REPUBLIKA.CO.ID, JAKARTA -- Lembaga riset Institute of Economics and Finance (Indef) mengemukaan, pemerintah perlu memberikan insentif fiskal untuk seluruh pelaku yang terlibat dalam industri mobil listrik. Pemberian insentif secara menyeluruh akan sangat membantu agar Indonesia benar-benar mampu menjadi produsen.
“Insentif yang diberikan jangan tanggung-tanggung kalau memang arahnya mau menjadi produsen. Insentif harus diperluas,” kata Ekonomi Indef, Andry Satrio Nugroho saat dihubungi Republika.co.id, Selasa (12/3).
Sebagaimana diketahui, pemerintah melalui Kementerian keuangan (Kemenkeu) akan menyusun insentif fiskal berupa pelonggaran Pajak Penjualan Nilai Barang Mewah (PPnBM) untuk mendukung percepatan produksi mobil listrik di Indonesia.
Pemerintah mengusulkan agar pengenaan PPnBM juga dihitung dari besaran emisi karbon. Makin rendah emisi, maka semakin rendah pula tarif PPnBM. Andry mengatakan, insentif fiskal dalam bentuk pelonggaran PPnBM itu cukup tepat.
Sebab, saat ini insentif kepada industri kendaraan roda empat tak mesti berpatokan pada besaran sentimeter kubik (cc) lagi. Namun, perlu memperhatikan kadar emisi yang dihasilkan agar kendaraan yang ramah lingkungan bisa berkembang di Indonesia.

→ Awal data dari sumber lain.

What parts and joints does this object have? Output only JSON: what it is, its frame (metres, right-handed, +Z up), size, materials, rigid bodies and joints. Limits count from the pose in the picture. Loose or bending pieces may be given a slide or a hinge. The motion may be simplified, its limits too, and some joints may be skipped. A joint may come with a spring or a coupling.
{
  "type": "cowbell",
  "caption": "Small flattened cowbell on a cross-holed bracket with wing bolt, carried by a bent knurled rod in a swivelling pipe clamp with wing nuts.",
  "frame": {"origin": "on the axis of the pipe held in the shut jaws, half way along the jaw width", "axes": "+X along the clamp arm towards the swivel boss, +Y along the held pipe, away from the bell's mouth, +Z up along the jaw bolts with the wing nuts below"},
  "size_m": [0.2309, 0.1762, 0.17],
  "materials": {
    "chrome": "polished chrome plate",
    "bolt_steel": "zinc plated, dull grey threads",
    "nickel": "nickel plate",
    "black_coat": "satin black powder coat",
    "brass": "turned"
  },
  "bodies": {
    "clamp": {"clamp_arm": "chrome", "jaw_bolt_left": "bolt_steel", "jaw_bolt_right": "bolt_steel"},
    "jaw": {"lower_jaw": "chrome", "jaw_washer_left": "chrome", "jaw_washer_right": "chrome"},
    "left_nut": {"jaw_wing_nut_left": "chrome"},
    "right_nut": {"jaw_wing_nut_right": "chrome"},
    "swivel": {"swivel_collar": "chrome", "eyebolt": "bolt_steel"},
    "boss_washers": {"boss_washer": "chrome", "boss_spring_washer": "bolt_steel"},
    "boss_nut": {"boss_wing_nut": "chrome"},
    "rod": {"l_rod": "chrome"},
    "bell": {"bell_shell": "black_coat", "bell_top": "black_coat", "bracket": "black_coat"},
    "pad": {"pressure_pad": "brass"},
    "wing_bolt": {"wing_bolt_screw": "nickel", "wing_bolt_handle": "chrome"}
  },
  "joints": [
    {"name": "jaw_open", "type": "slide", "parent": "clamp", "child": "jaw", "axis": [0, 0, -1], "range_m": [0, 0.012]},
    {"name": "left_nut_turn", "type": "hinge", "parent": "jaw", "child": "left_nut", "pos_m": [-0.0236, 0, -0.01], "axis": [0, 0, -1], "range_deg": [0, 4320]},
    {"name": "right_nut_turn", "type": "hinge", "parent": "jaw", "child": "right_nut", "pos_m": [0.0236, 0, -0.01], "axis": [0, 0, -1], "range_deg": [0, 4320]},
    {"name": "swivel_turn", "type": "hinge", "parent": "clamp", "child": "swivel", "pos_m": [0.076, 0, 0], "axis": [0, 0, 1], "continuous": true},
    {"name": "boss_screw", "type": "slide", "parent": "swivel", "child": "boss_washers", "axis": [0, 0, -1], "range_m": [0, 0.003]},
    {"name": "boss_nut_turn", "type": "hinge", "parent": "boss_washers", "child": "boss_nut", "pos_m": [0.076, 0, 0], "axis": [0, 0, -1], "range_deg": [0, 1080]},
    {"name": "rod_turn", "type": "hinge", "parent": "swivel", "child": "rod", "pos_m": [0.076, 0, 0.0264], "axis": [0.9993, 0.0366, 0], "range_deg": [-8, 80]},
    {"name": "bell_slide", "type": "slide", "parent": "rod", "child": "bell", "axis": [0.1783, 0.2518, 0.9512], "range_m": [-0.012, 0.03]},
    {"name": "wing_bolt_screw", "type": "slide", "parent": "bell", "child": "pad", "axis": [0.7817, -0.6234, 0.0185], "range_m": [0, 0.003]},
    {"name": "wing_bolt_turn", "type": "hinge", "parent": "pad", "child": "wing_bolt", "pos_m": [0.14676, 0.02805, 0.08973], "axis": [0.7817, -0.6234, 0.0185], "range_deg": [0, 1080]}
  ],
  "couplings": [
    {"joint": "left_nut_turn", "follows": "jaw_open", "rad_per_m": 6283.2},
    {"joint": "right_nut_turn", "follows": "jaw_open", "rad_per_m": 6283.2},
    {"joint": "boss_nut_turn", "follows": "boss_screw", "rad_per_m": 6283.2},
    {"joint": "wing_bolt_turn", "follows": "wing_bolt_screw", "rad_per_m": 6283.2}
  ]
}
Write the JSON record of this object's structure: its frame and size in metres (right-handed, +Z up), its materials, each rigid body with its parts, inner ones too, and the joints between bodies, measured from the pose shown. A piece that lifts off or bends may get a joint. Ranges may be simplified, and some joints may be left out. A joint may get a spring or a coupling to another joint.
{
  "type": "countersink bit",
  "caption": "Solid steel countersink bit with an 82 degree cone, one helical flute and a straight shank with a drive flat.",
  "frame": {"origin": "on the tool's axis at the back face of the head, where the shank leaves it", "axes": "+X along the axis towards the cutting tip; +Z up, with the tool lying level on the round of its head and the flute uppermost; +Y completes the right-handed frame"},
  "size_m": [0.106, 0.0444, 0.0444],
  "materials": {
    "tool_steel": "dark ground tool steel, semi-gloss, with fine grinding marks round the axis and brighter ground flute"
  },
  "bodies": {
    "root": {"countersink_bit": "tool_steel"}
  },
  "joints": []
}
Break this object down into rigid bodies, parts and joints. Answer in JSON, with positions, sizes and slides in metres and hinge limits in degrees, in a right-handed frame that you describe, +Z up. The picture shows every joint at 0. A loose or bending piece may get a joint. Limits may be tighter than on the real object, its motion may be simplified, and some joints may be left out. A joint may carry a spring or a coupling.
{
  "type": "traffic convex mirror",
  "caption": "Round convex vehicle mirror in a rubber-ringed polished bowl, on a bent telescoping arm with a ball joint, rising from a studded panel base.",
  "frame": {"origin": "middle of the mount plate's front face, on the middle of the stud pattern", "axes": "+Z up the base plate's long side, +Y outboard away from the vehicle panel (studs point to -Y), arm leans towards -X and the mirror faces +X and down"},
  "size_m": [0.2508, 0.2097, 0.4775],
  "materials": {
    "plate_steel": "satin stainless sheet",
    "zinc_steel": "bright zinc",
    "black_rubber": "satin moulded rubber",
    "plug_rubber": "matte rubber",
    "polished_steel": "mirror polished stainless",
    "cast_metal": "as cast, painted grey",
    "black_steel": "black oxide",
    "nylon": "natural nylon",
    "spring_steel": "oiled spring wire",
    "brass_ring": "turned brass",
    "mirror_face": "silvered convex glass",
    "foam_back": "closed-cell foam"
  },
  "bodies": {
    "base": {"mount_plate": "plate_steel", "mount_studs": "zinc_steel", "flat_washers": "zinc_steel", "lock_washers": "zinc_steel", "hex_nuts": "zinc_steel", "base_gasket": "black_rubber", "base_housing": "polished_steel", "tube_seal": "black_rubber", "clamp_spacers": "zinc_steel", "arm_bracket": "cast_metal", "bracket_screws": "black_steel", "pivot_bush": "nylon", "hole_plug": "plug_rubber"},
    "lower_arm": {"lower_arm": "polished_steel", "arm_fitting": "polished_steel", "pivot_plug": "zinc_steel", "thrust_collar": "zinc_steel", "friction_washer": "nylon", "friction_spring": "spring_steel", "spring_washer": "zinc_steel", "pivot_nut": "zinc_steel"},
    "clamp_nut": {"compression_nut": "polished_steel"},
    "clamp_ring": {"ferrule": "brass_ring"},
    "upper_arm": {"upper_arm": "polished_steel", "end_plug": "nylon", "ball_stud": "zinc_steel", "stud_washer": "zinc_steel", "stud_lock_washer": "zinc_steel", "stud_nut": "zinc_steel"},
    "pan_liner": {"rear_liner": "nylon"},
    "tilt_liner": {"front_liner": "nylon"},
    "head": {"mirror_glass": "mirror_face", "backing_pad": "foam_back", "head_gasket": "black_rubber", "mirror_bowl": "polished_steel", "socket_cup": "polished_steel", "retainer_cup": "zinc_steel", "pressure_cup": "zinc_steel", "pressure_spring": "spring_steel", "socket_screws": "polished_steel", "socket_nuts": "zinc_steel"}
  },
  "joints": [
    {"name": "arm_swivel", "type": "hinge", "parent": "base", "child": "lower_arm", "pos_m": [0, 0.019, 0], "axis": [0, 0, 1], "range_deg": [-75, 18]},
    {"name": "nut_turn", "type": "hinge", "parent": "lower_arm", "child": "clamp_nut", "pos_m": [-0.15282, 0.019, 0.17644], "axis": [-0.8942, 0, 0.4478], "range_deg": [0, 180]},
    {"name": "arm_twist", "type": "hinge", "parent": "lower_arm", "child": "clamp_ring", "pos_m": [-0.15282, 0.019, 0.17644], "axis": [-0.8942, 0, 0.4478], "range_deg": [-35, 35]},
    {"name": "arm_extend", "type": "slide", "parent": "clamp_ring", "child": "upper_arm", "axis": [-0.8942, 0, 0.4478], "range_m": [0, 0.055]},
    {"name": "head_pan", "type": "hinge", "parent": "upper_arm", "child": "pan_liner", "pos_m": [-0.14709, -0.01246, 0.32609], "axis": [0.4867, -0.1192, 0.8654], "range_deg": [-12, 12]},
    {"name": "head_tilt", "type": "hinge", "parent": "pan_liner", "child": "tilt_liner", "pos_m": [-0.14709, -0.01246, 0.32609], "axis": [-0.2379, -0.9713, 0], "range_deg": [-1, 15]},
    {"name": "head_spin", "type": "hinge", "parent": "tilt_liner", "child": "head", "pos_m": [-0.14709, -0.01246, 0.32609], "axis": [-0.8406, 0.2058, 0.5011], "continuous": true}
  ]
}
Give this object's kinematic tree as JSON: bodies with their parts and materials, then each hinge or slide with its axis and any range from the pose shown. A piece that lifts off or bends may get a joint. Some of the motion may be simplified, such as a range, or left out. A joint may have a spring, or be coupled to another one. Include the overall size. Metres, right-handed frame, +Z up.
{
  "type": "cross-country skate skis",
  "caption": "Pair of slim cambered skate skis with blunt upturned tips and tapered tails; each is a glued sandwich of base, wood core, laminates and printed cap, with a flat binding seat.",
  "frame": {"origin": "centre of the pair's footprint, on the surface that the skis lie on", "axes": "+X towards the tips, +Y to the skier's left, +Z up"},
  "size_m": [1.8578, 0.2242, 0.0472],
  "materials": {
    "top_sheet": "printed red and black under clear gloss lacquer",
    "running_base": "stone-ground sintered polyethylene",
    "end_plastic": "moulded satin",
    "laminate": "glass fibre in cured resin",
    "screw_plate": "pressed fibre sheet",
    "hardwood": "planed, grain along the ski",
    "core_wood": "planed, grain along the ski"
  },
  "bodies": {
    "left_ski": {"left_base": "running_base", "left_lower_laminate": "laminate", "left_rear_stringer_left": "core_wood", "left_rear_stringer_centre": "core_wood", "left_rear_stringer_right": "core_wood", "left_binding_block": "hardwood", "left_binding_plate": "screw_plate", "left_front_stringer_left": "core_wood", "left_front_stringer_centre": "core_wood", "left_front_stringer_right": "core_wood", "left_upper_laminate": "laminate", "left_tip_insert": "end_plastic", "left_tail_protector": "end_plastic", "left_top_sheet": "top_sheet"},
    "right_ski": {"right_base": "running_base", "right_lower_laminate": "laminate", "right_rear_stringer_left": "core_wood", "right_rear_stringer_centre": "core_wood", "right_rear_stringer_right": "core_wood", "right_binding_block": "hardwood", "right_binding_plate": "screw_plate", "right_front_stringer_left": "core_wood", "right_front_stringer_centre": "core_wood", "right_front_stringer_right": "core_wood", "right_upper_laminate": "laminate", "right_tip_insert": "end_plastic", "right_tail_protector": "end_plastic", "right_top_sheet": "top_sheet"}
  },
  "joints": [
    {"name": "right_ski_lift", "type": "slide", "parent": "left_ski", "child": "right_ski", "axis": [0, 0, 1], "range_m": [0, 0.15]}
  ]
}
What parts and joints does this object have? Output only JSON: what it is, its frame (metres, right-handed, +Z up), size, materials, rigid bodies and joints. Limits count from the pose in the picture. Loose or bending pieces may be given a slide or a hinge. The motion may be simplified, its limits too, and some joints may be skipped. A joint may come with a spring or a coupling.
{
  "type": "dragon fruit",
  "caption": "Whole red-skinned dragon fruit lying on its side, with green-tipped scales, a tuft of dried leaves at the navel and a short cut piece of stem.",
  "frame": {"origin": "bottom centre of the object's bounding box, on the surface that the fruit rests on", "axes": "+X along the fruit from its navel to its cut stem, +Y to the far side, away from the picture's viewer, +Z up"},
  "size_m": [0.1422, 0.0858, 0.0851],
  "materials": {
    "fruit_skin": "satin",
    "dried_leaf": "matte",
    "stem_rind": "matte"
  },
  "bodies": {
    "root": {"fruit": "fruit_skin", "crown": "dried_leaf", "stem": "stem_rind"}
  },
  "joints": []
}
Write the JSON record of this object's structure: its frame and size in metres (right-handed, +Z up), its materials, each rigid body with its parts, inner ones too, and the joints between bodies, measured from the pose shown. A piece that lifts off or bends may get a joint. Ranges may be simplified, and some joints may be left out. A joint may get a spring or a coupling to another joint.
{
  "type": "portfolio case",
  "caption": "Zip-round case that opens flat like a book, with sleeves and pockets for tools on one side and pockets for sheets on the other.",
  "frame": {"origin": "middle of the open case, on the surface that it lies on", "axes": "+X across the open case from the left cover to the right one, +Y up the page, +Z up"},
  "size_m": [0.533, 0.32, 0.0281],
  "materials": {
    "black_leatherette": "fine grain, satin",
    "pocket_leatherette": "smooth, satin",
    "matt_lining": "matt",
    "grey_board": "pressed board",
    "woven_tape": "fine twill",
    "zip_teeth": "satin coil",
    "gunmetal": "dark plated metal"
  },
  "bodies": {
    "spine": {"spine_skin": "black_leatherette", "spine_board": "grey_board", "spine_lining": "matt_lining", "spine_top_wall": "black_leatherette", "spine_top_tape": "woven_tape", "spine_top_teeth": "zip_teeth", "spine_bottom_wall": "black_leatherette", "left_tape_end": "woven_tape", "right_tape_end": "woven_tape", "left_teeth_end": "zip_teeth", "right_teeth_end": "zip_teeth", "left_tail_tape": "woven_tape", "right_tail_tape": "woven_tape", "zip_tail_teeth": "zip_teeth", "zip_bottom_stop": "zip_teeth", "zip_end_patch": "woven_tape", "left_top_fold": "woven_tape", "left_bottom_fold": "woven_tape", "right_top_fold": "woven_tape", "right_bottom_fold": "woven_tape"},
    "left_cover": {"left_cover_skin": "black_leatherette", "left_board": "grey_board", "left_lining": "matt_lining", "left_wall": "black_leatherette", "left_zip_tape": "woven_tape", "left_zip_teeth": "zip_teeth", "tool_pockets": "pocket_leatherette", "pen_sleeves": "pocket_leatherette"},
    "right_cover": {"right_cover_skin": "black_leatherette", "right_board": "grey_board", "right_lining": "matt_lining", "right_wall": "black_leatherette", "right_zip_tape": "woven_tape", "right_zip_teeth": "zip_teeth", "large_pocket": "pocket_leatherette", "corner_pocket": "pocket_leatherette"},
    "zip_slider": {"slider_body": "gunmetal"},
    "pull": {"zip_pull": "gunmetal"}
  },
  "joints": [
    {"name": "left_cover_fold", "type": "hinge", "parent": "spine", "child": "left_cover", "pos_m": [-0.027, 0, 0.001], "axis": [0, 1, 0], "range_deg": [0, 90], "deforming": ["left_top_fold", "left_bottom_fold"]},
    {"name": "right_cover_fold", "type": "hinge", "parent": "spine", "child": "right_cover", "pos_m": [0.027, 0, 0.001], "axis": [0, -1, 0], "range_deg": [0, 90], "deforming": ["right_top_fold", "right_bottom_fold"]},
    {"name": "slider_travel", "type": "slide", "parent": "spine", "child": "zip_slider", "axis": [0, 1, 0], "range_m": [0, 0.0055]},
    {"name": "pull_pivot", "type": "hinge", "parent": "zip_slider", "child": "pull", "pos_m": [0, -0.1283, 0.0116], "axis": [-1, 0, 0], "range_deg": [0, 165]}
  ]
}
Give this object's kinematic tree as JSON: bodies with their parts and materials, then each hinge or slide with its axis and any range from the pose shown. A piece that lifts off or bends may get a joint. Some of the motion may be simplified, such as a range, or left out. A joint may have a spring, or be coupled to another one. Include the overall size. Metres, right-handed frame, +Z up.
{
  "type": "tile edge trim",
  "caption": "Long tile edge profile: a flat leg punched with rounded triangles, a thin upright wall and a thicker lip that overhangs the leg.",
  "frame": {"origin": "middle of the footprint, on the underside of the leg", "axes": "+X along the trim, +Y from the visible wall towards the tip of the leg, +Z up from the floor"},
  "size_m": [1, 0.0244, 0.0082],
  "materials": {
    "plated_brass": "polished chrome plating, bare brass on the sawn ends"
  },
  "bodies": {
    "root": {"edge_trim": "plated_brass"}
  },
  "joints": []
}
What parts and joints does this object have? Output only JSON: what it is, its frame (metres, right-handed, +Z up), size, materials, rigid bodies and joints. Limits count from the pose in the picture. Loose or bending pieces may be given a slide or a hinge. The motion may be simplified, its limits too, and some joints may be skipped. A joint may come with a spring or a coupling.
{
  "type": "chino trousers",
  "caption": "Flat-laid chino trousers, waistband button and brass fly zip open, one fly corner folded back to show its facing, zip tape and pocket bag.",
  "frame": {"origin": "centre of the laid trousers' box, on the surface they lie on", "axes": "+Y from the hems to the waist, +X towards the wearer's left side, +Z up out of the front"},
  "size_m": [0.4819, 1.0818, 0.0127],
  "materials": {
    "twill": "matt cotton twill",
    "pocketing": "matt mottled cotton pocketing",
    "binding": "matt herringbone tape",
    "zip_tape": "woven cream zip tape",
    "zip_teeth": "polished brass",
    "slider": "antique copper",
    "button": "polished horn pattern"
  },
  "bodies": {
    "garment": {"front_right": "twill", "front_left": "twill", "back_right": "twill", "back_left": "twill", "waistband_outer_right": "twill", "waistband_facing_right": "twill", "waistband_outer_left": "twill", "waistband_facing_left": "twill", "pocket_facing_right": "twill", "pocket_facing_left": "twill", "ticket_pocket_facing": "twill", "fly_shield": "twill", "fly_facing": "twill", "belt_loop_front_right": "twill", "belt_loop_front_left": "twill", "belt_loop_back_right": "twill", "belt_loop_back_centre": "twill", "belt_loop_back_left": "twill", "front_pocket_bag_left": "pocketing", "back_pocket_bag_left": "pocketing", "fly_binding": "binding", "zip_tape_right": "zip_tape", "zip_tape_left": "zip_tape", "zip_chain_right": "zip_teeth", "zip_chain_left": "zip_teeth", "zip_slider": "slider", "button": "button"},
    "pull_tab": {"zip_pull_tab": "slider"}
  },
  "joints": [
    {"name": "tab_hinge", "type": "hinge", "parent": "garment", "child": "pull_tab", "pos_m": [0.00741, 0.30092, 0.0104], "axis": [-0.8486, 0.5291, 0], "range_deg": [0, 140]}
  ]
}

Hanya saja, insentif jangan hanya diberikan kepada produsen. Namun juga kepada penyedia pengisian bahan bakar listrik, hingga penyedia energi listrik untuk mobil. Selain itu, yang tak kalah penting, pemberian insentif itu harus merata di setiap daerah.
Setelah ekosistem pelaku industri listrik berjalan lancar, Andry mengatakan, selanjutnya pemerintah baru bisa menargetkan ekspor mobil listrik. Andry menilai, pasar ekspor mobil listrik masih amat terbuka. Termasuk ke Australia, mengingat saat ini perjanjian perdagangan IA-CEPA baru saja disepakati.
“Minimal, kita bisa mengejar pasar yang middle-low. Sasaran ekspor masih terbuka juga di Australia yang saat ini pasar mobilnya masih dipegang Thailand,” ujarnya.